No clube desde 2011, o capitão Dani Parejo partiu rumo ao Villarreal a custo zero, naquilo que pareceu uma autêntica dispensa do jogador, por motivos imperceptíveis para a massa adepta. Juntamente com Francis Coquelin – este a troco de cerca de 8M€, também esse um valor muito baixo – o espanhol foi “empurrado” para fora do clube, e a sua despedida emocionante e solitária por vídeo-conferência, a partir de sua casa, é uma daquelas imagens difíceis de esquecer.
Foram 383 jogos e 63 golos com a camisola do Valencia, num período particularmente difícil para o clube, que se encontra afastado das grandes decisões há alguns anos e que não vence a “La Liga” desde 2004. O espanhol, de 31 anos, demonstra há várias épocas ser um dos melhores médios a pisar os relvados do futebol espanhol, combinando qualidade no passe e no remate com uma soberba visão de jogo e um entendimento superior do mesmo, que se transfere para a forma como toma quase sempre a melhor decisão para aproximar a equipa do sucesso.
Para além disso, Parejo era também um líder no balneário e uma personalidade íntegra e respeitada por todos, desde os seus colegas até aos adeptos do clube, passando ainda por todos os adeptos de outras formações, cujo respeito pelo jogador formado no Real Madrid é indiscutível. A sua saída deixa uma marca no clube que vai para além do seu valor desportivo, e pode muito bem ser o catalisador para uma época de desilusão que ainda nem sequer se iniciou.

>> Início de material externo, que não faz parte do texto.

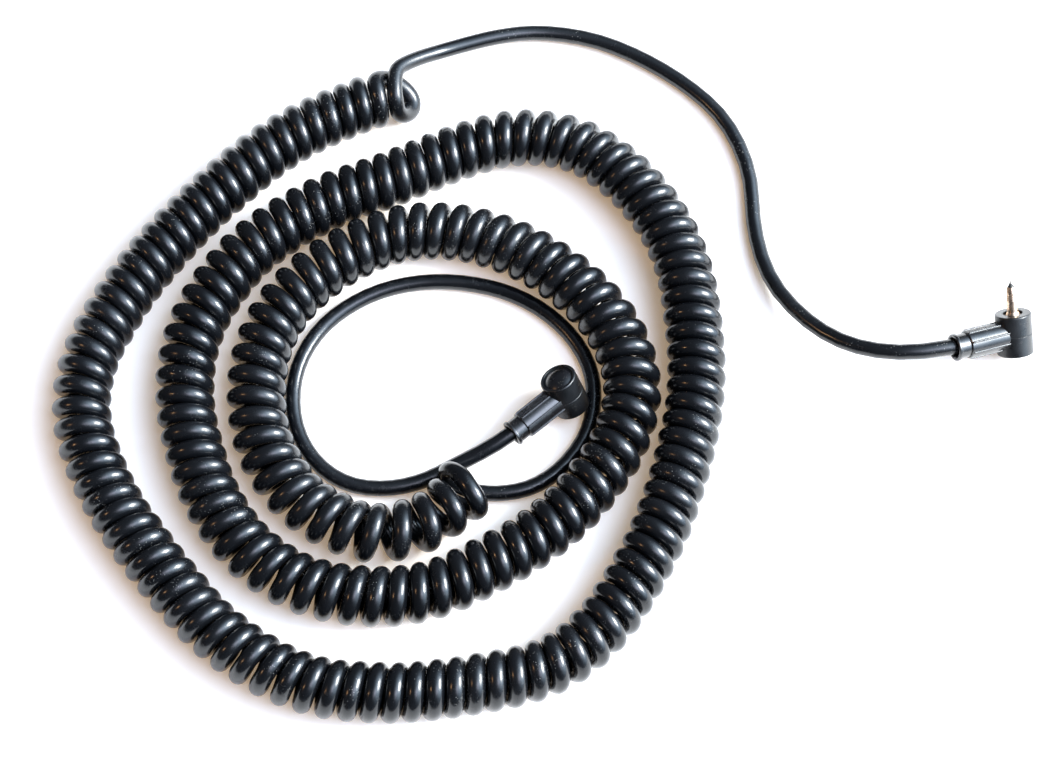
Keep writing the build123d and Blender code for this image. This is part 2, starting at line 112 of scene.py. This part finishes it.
SOCKET_TAIL_ROUTE = [
    (-0.0670, -0.0317, 0.0020), (-0.0590, -0.0302, 0.0020),
    (-0.0515, -0.0250, 0.0020), (-0.0455, -0.0165, 0.0020), (-0.0436, -0.0080, 0.0020),
    (-0.0441, 0.0010, 0.0020), (-0.0485, 0.0100, 0.0020), (-0.0560, 0.0175, 0.0020),
    (-0.0650, 0.0225, 0.0020), (-0.0750, 0.0250, 0.0020), (-0.0855, 0.0255, 0.0020),
    (-0.0960, 0.0235, 0.0020), (-0.1050, 0.0190, 0.0020), (-0.1125, 0.0125, 0.0020),
    (-0.1175, 0.0035, 0.0020), (-0.1190, -0.0060, 0.0020), (-0.1175, -0.0155, 0.0020),
    (-0.1125, -0.0240, 0.0020), (-0.1045, -0.0295, 0.0020), (-0.0950, -0.0305, 0.0020),
    (-0.0860, -0.0285, 0.0020), (-0.0780, -0.0243, 0.0024), (-0.0664, -0.0195, 0.0064),
    (-0.0575, -0.0122, 0.0069),
]
# where the straight stretches rise into the coil and drop out of it: points given one by one
OUTER_END = [
    (-0.0674, 0.0941, 0.0040), (-0.0751, 0.0915, 0.0050), (-0.0829, 0.0882, 0.0065),
    (-0.0877, 0.0853, 0.0090), (-0.0917, 0.0824, 0.0110), (-0.0942, 0.0796, 0.0126),
]
INNER_END = [
    (-0.0786, -0.0285, 0.0108), (-0.0801, -0.0277, 0.0086), (-0.0801, -0.0282, 0.0063),
    (-0.0785, -0.0294, 0.0041), (-0.0761, -0.0304, 0.0026), (-0.0730, -0.0312, 0.0020),
]

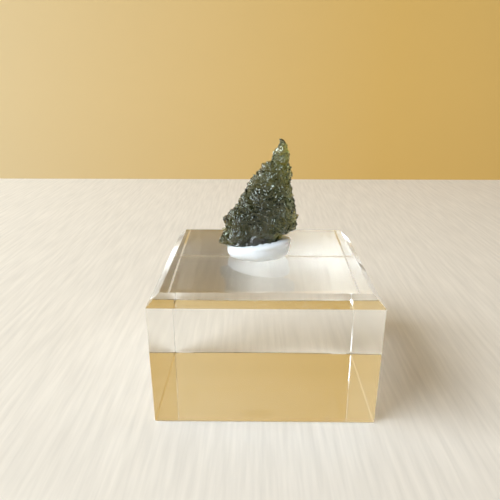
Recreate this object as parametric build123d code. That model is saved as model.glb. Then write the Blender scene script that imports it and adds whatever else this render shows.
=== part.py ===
from build123d import *
import os
from math import cos, radians, sin

# A clear acrylic display block, a pad of putty pressed onto its top, and the stone that the
# pad holds upright. Millimetres, +Z up, the front towards -Y, and the origin at the centre of
# the block's base.

# Block: sawn from thick cast sheet, bevelled round the top and polished all over.
BLOCK_WIDTH = 40.0  # along X
BLOCK_DEPTH = 40.0  # along Y
BLOCK_HEIGHT = 25.0  # along Z
BEVEL = 2.0  # what the top bevel takes off each side, and off the height
UPRIGHT_ARRIS = 0.03  # the sharp corner taken off the upright edges
BOTTOM_ARRIS = 0.2  # the same round the bottom, where the block is set down

# Stone: a thin slab on edge. Its root is the stub that stands in the putty.
STONE_HEIGHT = 21.8  # root to tip
STONE_WIDTH = 15.5  # widest, along X
STONE_THICKNESS = 6.2  # thickest, along Y
ROOT_LENGTH = 8.0  # along X, where it stands on the floor of its seat
ROOT_THICKNESS = 3.4  # along Y, at the same place
STONE_SIDES = 12  # facets round the stone

# The stone's outline above its root, from the bottom up. Height is a share of STONE_HEIGHT, the
# two edges are shares of STONE_WIDTH from the middle of the root, and thickness is a share of
# STONE_THICKNESS.
STONE_OUTLINE = (
    # height, left edge, right edge, thickness
    (0.04, -0.32, 0.28, 0.66),
    (0.07, -0.49, 0.29, 0.74),  # lower left corner, which hangs past the pad
    (0.19, -0.44, 0.37, 0.92),  # notch under the right lobe
    (0.21, -0.43, 0.49, 0.94),
    (0.31, -0.43, 0.51, 1.00),
    (0.40, -0.31, 0.48, 0.96),
    (0.50, -0.22, 0.44, 0.84),
    (0.61, -0.11, 0.42, 0.73),
    (0.78, 0.05, 0.39, 0.53),
    (0.82, 0.15, 0.385, 0.45),  # shoulder under the horn
    (0.95, 0.24, 0.35, 0.27),
    (1.00, 0.25, 0.29, 0.11),
)

# Pad: a lump of putty, lower at its left end, that wraps the root.
PAD_END_WALL = 2.05  # putty past each end of the root, along X
PAD_SIDE_WALL = 2.3  # putty in front of the root and behind it
PAD_FLOOR = 1.2  # putty left under the root
PAD_LEFT_RIM = 1.0  # how far the rim stands above the floor, at the left end
PAD_RIGHT_RIM = 2.8  # the same at the right end
PAD_ROLL = 0.8  # radius that the rim and the foot are rolled to
PAD_X = -1.0  # the middle of the pad, from the middle of the block
PAD_Y = 0.3
SEAT_GAP = 0.3  # between the root's sides and the putty

# The stone stands a little to the left in its pad.
ROOT_SHIFT = -0.4

PAD_LENGTH = ROOT_LENGTH + 2 * (SEAT_GAP + PAD_END_WALL)
PAD_BREADTH = ROOT_THICKNESS + 2 * (SEAT_GAP + PAD_SIDE_WALL)
ROOT_X = PAD_X + ROOT_SHIFT
ROOT_Z = BLOCK_HEIGHT + PAD_FLOOR


def acrylic_block():
    """The clear block: a square prism with four bevels on top and fine arrises elsewhere."""
    base = (Align.CENTER, Align.CENTER, Align.MIN)
    block = Box(BLOCK_WIDTH, BLOCK_DEPTH, BLOCK_HEIGHT, align=base)
    block = chamfer(block.edges().group_by(Axis.Z)[-1], BEVEL)
    block = chamfer(block.edges().group_by(Axis.Z)[0], BOTTOM_ARRIS)
    return chamfer(block.edges().filter_by(Axis.Z), UPRIGHT_ARRIS)


def stone_section(height, left, right, thickness, grown):
    """One level of the stone: a polygon in an ellipse, grown outwards on every side."""
    middle = (left + right) / 2
    half_width = (right - left) / 2 + grown
    half_thickness = thickness / 2 + grown
    corners = []
    for side in range(STONE_SIDES):
        turn = radians(360 * side / STONE_SIDES)
        corners.append((middle + half_width * cos(turn), half_thickness * sin(turn)))
    level = Plane.XY.offset(height)
    return level * Polygon(*corners, align=None)


def stone_solid(grown=0.0):
    """The stone in its place, or the space that it needs when it is grown by a clearance."""
    sections = [stone_section(0, -ROOT_LENGTH / 2, ROOT_LENGTH / 2, ROOT_THICKNESS, grown)]
    for height, left, right, thickness in STONE_OUTLINE:
        sections.append(
            stone_section(
                height * STONE_HEIGHT,
                left * STONE_WIDTH,
                right * STONE_WIDTH,
                thickness * STONE_THICKNESS,
                grown,
            )
        )
    return Pos(ROOT_X, PAD_Y, ROOT_Z) * loft(sections, ruled=True)


def putty_pad():
    """The putty: an oval lump with a sloping top, and the seat that the stone pressed in it."""
    left_height = PAD_FLOOR + PAD_LEFT_RIM
    right_height = PAD_FLOOR + PAD_RIGHT_RIM
    oval = Ellipse(PAD_LENGTH / 2, PAD_BREADTH / 2)
    lump = extrude(oval, max(left_height, right_height) + PAD_ROLL)
    slope = Plane(
        origin=(0, 0, (left_height + right_height) / 2),
        x_dir=(PAD_LENGTH, 0, right_height - left_height),
        z_dir=(left_height - right_height, 0, PAD_LENGTH),
    )
    lump = split(lump, bisect_by=slope, keep=Keep.BOTTOM)
    rim = lump.faces().sort_by(Axis.Z)[-1].edges()
    foot = lump.faces().sort_by(Axis.Z)[0].edges()
    lump = fillet(rim + foot, PAD_ROLL)
    return Pos(PAD_X, PAD_Y, BLOCK_HEIGHT) * lump - stone_solid(SEAT_GAP)


PARTS = {
    "acrylic_block": acrylic_block,
    "putty_pad": putty_pad,
    "stone": stone_solid,
}

os.makedirs("parts", exist_ok=True)
for name, build in PARTS.items():
    export_step(build(), f"parts/{name}.step")
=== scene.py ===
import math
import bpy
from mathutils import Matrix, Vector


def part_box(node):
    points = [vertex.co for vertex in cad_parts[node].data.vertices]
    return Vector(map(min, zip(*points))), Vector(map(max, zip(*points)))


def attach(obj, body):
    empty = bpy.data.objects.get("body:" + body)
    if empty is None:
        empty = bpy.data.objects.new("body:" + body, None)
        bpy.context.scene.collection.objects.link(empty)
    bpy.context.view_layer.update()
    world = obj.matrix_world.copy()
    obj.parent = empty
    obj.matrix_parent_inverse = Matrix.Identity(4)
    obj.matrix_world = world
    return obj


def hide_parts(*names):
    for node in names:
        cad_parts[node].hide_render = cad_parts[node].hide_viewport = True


bl_info = {
    "name": "Acrylic display cube",
    "version": (1, 0, 0),
    "blender": (4, 5, 0),
    "location": "3D View > Sidebar > Display Cube",
    "description": "A clear bevelled display block with a glass stone held upright in putty",
    "category": "Object",
}

import bmesh
import bpy
from bpy.props import FloatProperty, FloatVectorProperty, PointerProperty
from mathutils import Matrix, Vector, noise
from mathutils.bvhtree import BVHTree

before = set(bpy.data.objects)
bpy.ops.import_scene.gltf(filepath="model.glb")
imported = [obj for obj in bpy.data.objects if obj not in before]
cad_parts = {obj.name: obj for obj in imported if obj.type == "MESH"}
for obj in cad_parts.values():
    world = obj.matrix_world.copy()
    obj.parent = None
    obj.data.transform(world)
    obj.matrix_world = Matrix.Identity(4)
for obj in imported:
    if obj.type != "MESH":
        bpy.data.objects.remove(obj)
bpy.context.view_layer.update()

MM = 0.001
WELD = 0.002 * MM  # corners nearer than this are one corner

PAD_LOW, PAD_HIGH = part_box("putty_pad")
STONE_LOW, STONE_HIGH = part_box("stone")

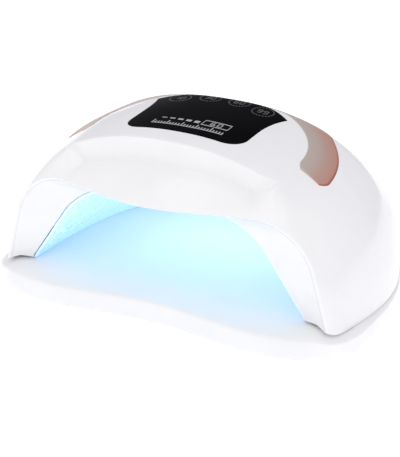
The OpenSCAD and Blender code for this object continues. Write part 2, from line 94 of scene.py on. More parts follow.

Uma partida difícil de digerir.
Com todos estes condimentos a gerarem uma mistura explosiva, o contexto em que o Valencia inicia a próxima temporada não é, de todo, o mais favorável. Dada a qualidade individual dos plantéis dos mais directos competidores, 2020/21 poderá ser algo duro de suportar para os aficionados “ches“.